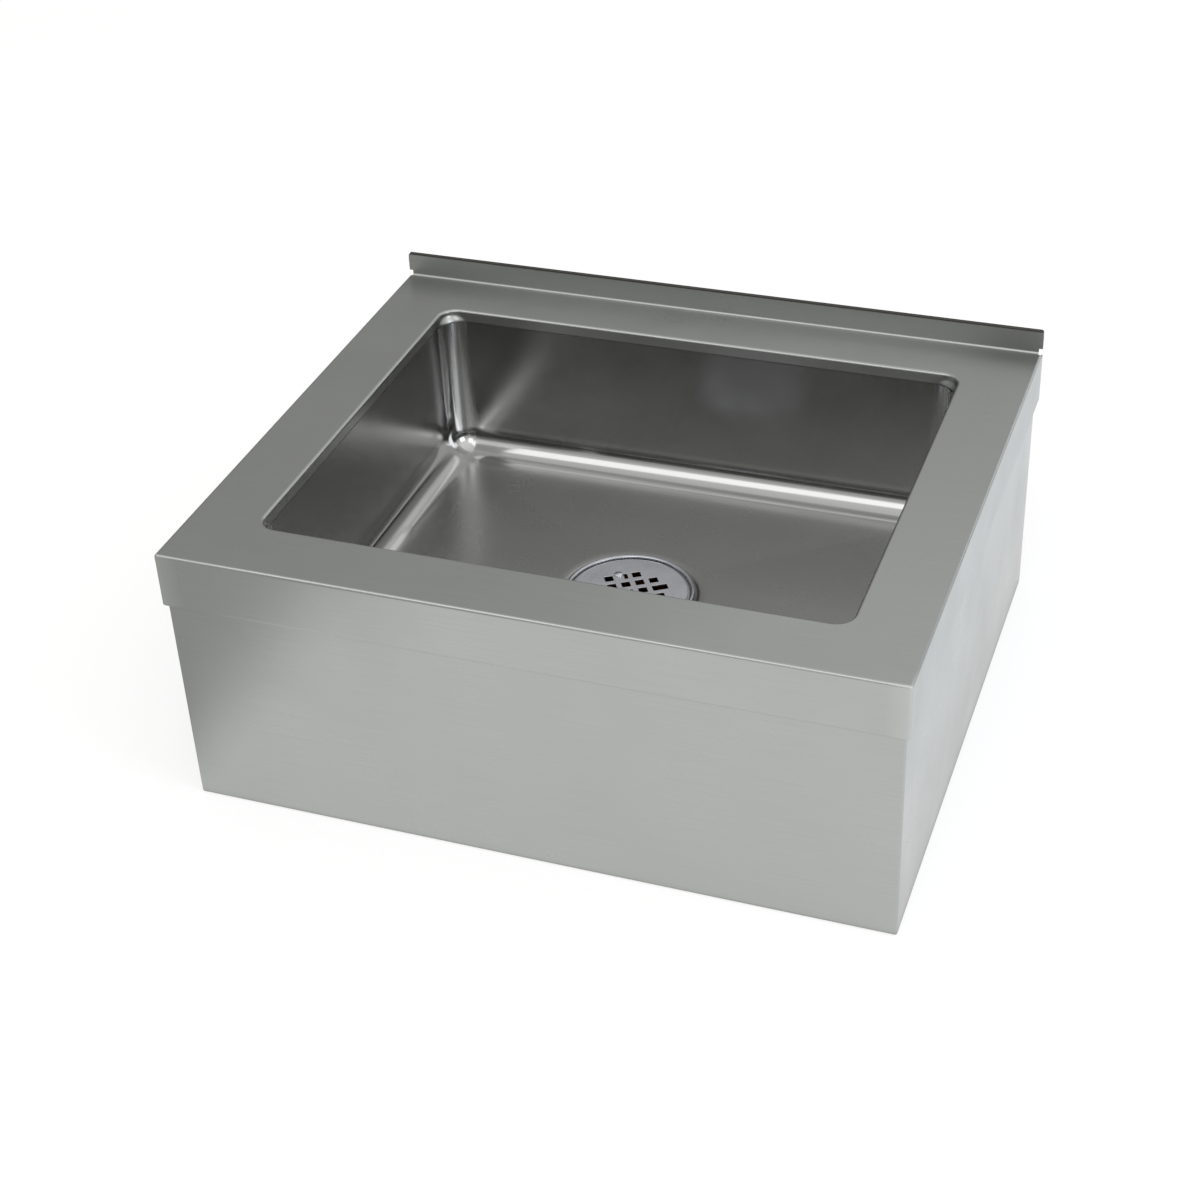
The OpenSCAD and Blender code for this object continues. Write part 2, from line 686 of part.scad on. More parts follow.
strainer_screw(screw_places[0]);  // strainer_screw_back
strainer_screw(screw_places[1]);  // strainer_screw_front
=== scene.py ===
import bmesh
import bpy
import numpy as np
from math import radians
from mathutils import Matrix, Vector


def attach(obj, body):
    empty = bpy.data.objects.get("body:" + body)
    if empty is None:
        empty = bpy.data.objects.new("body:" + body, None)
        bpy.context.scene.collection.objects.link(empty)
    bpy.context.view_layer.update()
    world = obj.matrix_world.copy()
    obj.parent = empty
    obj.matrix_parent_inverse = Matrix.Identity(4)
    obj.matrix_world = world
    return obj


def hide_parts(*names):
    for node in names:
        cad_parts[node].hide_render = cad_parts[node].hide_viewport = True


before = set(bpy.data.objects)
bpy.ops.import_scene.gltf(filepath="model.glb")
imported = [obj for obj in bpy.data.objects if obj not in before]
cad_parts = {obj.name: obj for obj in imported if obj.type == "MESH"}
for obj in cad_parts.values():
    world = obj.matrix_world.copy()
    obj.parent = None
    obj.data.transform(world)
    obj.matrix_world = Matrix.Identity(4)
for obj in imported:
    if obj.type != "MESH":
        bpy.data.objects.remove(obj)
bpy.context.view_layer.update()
scene = bpy.context.scene
scene.view_settings.view_transform = "Standard"
print("frame loaded,", len(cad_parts), "nodes")

# ---- small helpers ----

metre = 0.001                                   # one millimetre, in metres
weldStep = 0.01                                 # points closer than this, in mm, become one vertex
support = 0.4                                   # flat strip beside each bend, in mm, which keeps the shading flat


def linear(hexColour):
    # sRGB hex to linear RGBA: a power curve of 2.4 above a short straight toe
    value = np.array([int(hexColour[i:i + 2], 16) for i in (1, 3, 5)]) / 255
    value = np.where(value <= 0.04045, value / 12.92, ((value + 0.055) / 1.055) ** 2.4)
    return (*value.tolist(), 1.0)


def setInputs(tree, node, inputs):
    # each input takes a value, or the socket that feeds it
    for key, value in inputs.items():
        if isinstance(value, bpy.types.NodeSocket):
            tree.links.new(value, node.inputs[key])
        else:
            node.inputs[key].default_value = value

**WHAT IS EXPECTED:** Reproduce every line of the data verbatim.

**COMPLETED EXERCISE:**
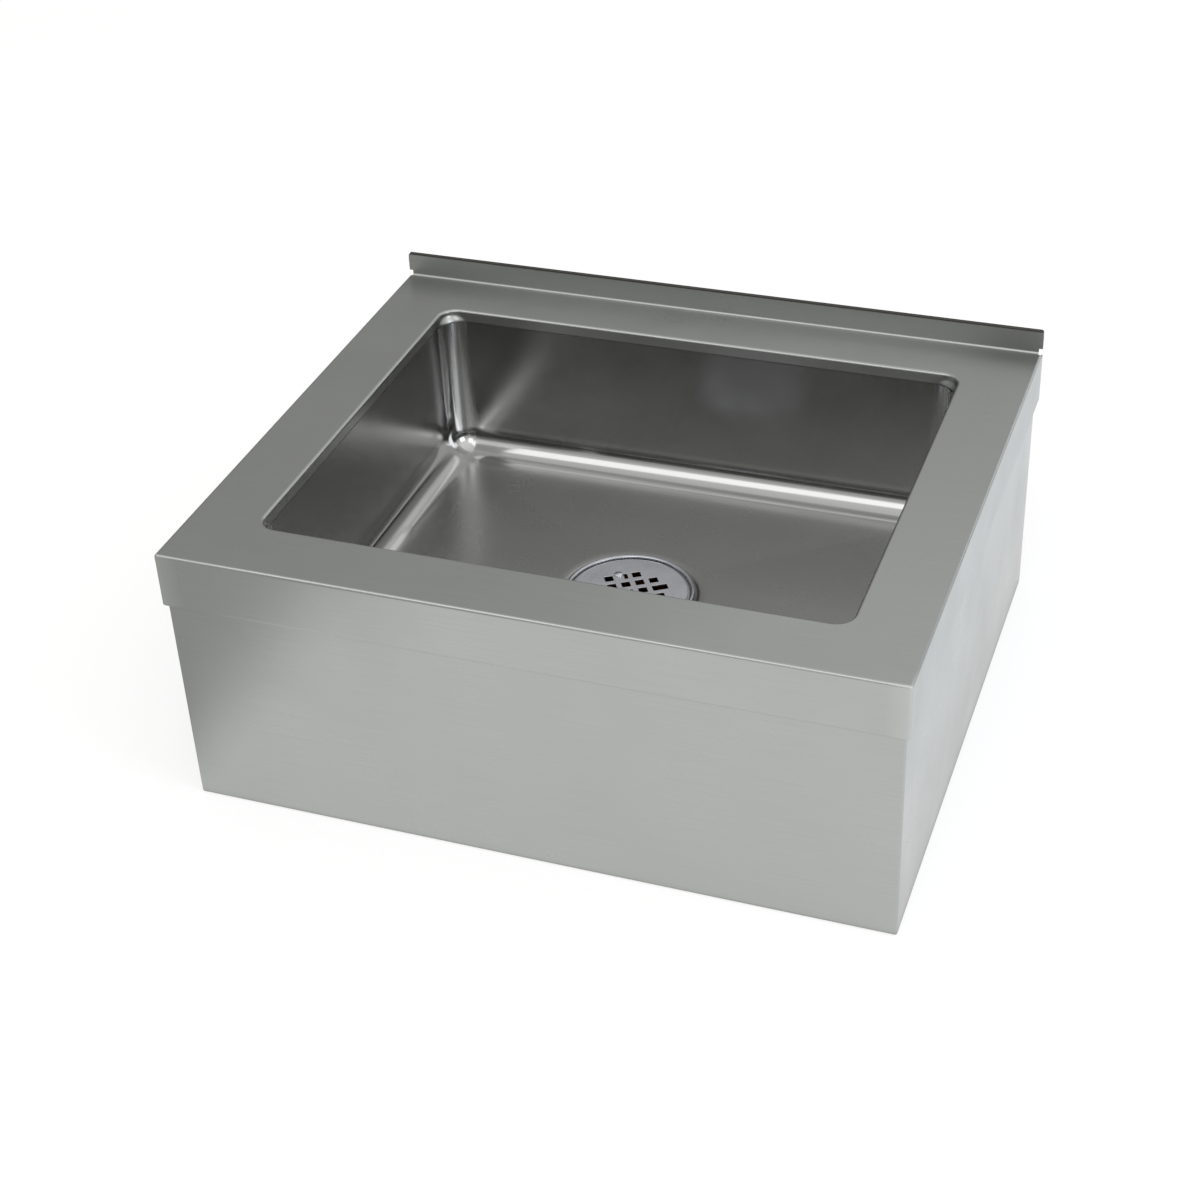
The OpenSCAD and Blender code for this object continues. Write part 2, from line 686 of part.scad on. More parts follow.
strainer_screw(screw_places[0]);  // strainer_screw_back
strainer_screw(screw_places[1]);  // strainer_screw_front
=== scene.py ===
import bmesh
import bpy
import numpy as np
from math import radians
from mathutils import Matrix, Vector


def attach(obj, body):
    empty = bpy.data.objects.get("body:" + body)
    if empty is None:
        empty = bpy.data.objects.new("body:" + body, None)
        bpy.context.scene.collection.objects.link(empty)
    bpy.context.view_layer.update()
    world = obj.matrix_world.copy()
    obj.parent = empty
    obj.matrix_parent_inverse = Matrix.Identity(4)
    obj.matrix_world = world
    return obj


def hide_parts(*names):
    for node in names:
        cad_parts[node].hide_render = cad_parts[node].hide_viewport = True


before = set(bpy.data.objects)
bpy.ops.import_scene.gltf(filepath="model.glb")
imported = [obj for obj in bpy.data.objects if obj not in before]
cad_parts = {obj.name: obj for obj in imported if obj.type == "MESH"}
for obj in cad_parts.values():
    world = obj.matrix_world.copy()
    obj.parent = None
    obj.data.transform(world)
    obj.matrix_world = Matrix.Identity(4)
for obj in imported:
    if obj.type != "MESH":
        bpy.data.objects.remove(obj)
bpy.context.view_layer.update()
scene = bpy.context.scene
scene.view_settings.view_transform = "Standard"
print("frame loaded,", len(cad_parts), "nodes")

# ---- small helpers ----

metre = 0.001                                   # one millimetre, in metres
weldStep = 0.01                                 # points closer than this, in mm, become one vertex
support = 0.4                                   # flat strip beside each bend, in mm, which keeps the shading flat


def linear(hexColour):
    # sRGB hex to linear RGBA: a power curve of 2.4 above a short straight toe
    value = np.array([int(hexColour[i:i + 2], 16) for i in (1, 3, 5)]) / 255
    value = np.where(value <= 0.04045, value / 12.92, ((value + 0.055) / 1.055) ** 2.4)
    return (*value.tolist(), 1.0)


def setInputs(tree, node, inputs):
    # each input takes a value, or the socket that feeds it
    for key, value in inputs.items():
        if isinstance(value, bpy.types.NodeSocket):
            tree.links.new(value, node.inputs[key])
        else:
            node.inputs[key].default_value = value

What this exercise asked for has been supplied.